MOUNT CARMEL — On Thursday Mount Carmel Elementary School students celebrated their achievement of being only one of 40 Tennessee schools to achieve “Reward School” status for both progress and performance in April’s state testing.
Starting Friday it’s back to the grind, as students start working toward the next round of state testing in April of 2013 with an eye toward repeating this year’s success.
Students took a breather Thursday, however, as MCES hosted a celebration assembly in the gym, after which students were loaded on school buses bound for Tinseltown in Bristol, Va., where they were treated to a 3-D movie.
Principal Bobby Wines said following Thursday’s celebration that all the key elements are in place for the school to repeat its success in 2013. Also present is the desire, both on the part of the teachers, staff and students.
Wines attributed the school’s success to “developing positive relationships between teachers, staff and stakeholders — and developing a plan and having high expectations. We expect our kids to do well, we expect our staff to perform at their best, so high expectations means a lot.”
Among the dignitaries in attendance for Thursday’s MCES celebration were Sen. Mike Faulk, Rep. Mike Harrison, County Mayor Melville Bailey, Mount Carmel Mayor Gary Lawson, members of the school system’s board of Education and Central Office, and Director of Schools Charlotte Britton.
“I am so proud of all of the students of Mount Carmel Elementary for studying hard last year, for having great attendance, and coming to school prepared to learn,” Britton told the student body. “Congratulations to the teachers and support staff at Mount Carmel Elementary for your hard work and dedication to teaching and learning. Congratulations to Mr. Bobby Wines, the principal, for being the instructional leader of the school.
“Mr. Wines, you have a wonderful staff that engages the students in active learning focused daily on the curriculum in order to build strong academic skills for all of the students.”
Reward Schools comprise the top 5 percent of schools in the state for performance as measured by overall student achievement levels; and the top 5 percent for yearly progress as measured by gains in student achievement.
Although 169 Tennessee schools met the criteria in either performance or progress, only 40 met the standard in both categories.
Two of those schools are in Hawkins County, the other being independent K-8 Rogersville City School which will host its own celebration Oct. 5 at 1:30 p.m.
Harrison told the students the state legislature will adopt a resolution honoring their achievement when it begins its next session in January.
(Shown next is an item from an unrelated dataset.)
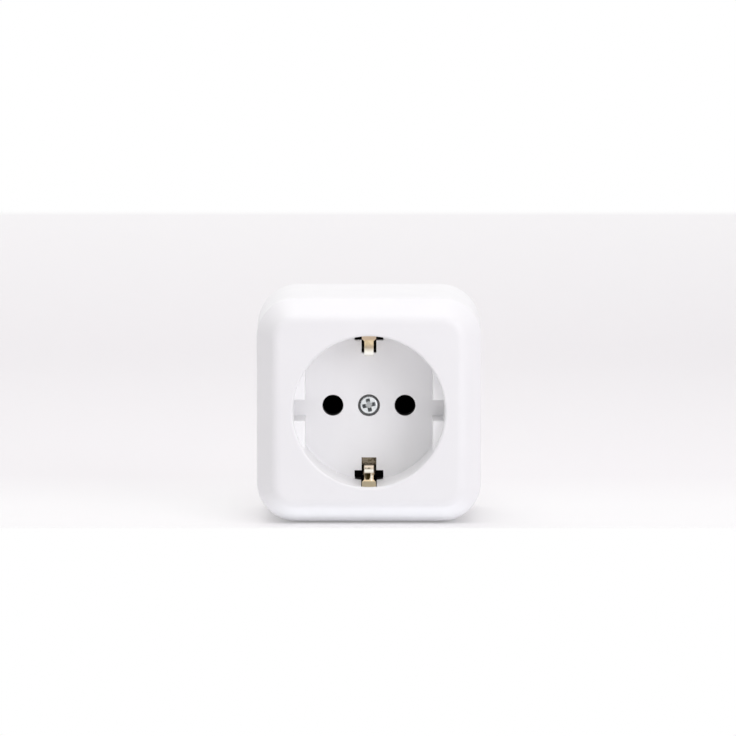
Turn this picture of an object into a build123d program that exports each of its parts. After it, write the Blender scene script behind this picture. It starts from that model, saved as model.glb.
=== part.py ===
"""Surface-mounted earthed socket: cover with plug well, insert with contacts, base plate.

The wall is the plane y = 0 and the front face looks along -Y. Heights are measured
from the wall towards the viewer, so a height of h lies at y = -h. X is to the
viewer's right and Z is up. The origin is the centre of the wall face.
"""

from build123d import *
import math
import os

# Plug well
well_diameter = 39.3
well_depth = 17.5
well_wall = 1.9
well_floor = 2.6
rim_radius = 0.7
key_reach = 3.05
key_gap = 5.4
key_drop = 3.4
key_edge_radius = 0.4

# Cover, outside: flat land round the well, bevel and drafted sides
cover_height = 47.0
wall_gap = 0.2
land_width = 4.85
bevel_run = 4.7
bevel_drop = 5.9
side_lean = 0.8
rear_corner_radius = 11.0
bevel_blend = 3.4
shoulder_blend = 1.6

# Cover, inside
side_wall = 2.2
front_wall = 2.6
breakout_width = 12.0
breakout_height = 11.0
breakout_skin = 0.9

# Plug pins and their holes
pin_pitch = 19.0
pin_hole_diameter = 5.4
pin_hole_chamfer = 0.3
chamfer_angle = 45.0
spout_wall = 1.5

# Earth slots in the well floor and the pockets that they run into; insets are taken
# from the well's wall towards its axis
slot_width = 3.9
slot_wide_width = 7.6
slot_wide_start_inset = 2.45
slot_wide_end_inset = 0.35
pocket_width = 4.1
pocket_depth = 3.15
pocket_wall = 1.3
pocket_lip = 1.1

# Earth clips: a strip bent from spring brass, placed by insets from the well's wall
clip_thickness = 0.6
clip_root_inset = 1.35
clip_root_width = 3.2
clip_strip_width = 2.4
clip_tip_width = 3.7
clip_knee_inset = 5.6
clip_knee_depth = 3.3
clip_knee_bend = 1.5
clip_neck_bend = 6.0
clip_valley_inset = 2.05
clip_valley_depth = 4.2
clip_valley_bend = 1.5
clip_tip_beyond = 0.55
clip_tip_depth = 1.9
clip_flare_start_inset = 1.55
clip_flare_end_inset = 0.95
clip_split_depth = 6.0
clip_taper_length = 3.0
clip_outer_side = Side.RIGHT
clip_foot_gap = 0.1
clip_slot_clearance = 0.25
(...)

“Aside from congratulating you for what you did, I want to thank you at the same time,” Harrison said during the assembly. “In the state legislature there are 99 members. There’s only 40 schools in the state that did what you all did, and in my district I’ve got two of those. I can go back to Nashville in January and stick my chest out and be proud that I’ve got two of the best schools in Tennessee.”
Although Thursday was all about celebration, Wines said Friday and the next seven months will be all about doing what it takes to reach this achievement again.
“It’s always difficult to repeat anything, but we feel like we’re on the right track,” Wines said. “We’re going to look for ways to improve. We’re not going to just sit on the track thinking that we’re on the right one.